The North Korean leader Kim Jong-un was "very drunk" when he ordered the recent execution of two aides close to his uncle Jang Song-thaek, reports say.

According to the Japanese newspaper Yomiuri Shimbun, the pair questioned an order from the dictator to hand over control of a business to the military. Sources told the newspaper Kim was "upset" when they said they needed to check with "Director Jang" first.

So uh, the whole purge started because Kim was drunk and upset when someone asked if they should check with Jang first on an order. This whole thing sounds like something I expect from South Park.
 
The question of refugees is obviously the immediate concern but a united and democratic Korea would be a financial powerhouse in the area. It would be an unacceptable situation for China, having a pro-west neighbor with US military bases.

Actually, the reunification effort would cost South Korea even more than West Germany did when it reunited with the East. It would pretty much cripple S. Korea economically for the foreseeable future.
 
If Seoul didn't have thousands of pieces of artillery aimed at it, NK would've been invaded a LOOOOOONG time ago.

This.

NK's military is no joke either. Even if South Korea wasn't being held hostage, a force on force action would be nothing like Iraq. NK has been waiting for shit to pop off for decades.
 
how come nobody is doing anything about the concentration camps in NK? it's not like back in WW2 where people didn't know about that shit...
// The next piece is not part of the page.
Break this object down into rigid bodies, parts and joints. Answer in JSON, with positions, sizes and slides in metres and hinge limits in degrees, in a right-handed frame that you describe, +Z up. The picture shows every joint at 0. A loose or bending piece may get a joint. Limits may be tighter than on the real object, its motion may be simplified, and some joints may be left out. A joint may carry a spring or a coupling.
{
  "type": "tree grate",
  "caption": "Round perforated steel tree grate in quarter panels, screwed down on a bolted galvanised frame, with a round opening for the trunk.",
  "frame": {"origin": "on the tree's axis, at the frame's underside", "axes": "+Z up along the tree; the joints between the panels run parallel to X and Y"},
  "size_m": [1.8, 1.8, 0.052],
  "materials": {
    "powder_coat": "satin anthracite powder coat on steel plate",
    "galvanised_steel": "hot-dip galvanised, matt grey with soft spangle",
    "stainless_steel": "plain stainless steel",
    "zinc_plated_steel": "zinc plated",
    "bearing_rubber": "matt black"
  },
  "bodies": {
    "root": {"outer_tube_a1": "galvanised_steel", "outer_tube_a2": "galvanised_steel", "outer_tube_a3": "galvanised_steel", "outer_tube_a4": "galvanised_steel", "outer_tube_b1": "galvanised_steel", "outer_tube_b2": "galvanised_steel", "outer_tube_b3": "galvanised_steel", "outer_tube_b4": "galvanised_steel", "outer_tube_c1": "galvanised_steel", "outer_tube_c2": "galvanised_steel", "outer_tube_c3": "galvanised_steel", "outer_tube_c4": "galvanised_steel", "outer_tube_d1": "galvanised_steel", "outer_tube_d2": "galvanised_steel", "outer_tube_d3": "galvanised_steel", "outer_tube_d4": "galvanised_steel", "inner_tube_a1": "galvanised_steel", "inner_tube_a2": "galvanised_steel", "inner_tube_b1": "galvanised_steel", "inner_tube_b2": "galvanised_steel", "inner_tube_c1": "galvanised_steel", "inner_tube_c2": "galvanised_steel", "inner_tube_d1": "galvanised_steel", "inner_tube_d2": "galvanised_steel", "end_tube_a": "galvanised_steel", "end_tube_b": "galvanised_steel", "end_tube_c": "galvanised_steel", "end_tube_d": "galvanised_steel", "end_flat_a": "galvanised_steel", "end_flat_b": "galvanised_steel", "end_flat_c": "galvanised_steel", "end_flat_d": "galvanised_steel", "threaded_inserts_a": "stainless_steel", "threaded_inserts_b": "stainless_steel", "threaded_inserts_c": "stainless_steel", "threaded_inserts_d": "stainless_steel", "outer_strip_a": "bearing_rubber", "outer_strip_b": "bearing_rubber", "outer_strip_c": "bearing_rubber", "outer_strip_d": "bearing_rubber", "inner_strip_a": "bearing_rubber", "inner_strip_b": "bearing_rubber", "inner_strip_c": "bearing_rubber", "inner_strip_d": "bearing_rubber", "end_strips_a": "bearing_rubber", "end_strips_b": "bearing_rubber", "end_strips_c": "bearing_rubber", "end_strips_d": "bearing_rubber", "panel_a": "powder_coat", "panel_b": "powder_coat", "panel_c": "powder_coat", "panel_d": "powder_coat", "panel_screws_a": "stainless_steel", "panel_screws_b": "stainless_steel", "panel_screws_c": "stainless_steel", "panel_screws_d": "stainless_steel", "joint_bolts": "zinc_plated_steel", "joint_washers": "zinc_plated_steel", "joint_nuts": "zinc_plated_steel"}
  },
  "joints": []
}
Nobody in the western world cares enough to potentially go to war with China for this. There is no benefit beyond what, altruism?
 
Nobody in the western world cares enough to potentially go to war with China for this. There is no benefit beyond what, altruism?

Its not even that. SK would be leveled before we could even get halfway there. Those bases in SK are placeholders. Everyone there knows they wouldn't do shit but evacuate if things ever hit the fan. China doesn't come into the equation until much, much later.
 
Is there a scenario where Seoul doesn't get levelled immediately if it's China that attacks first from the north (on their own)?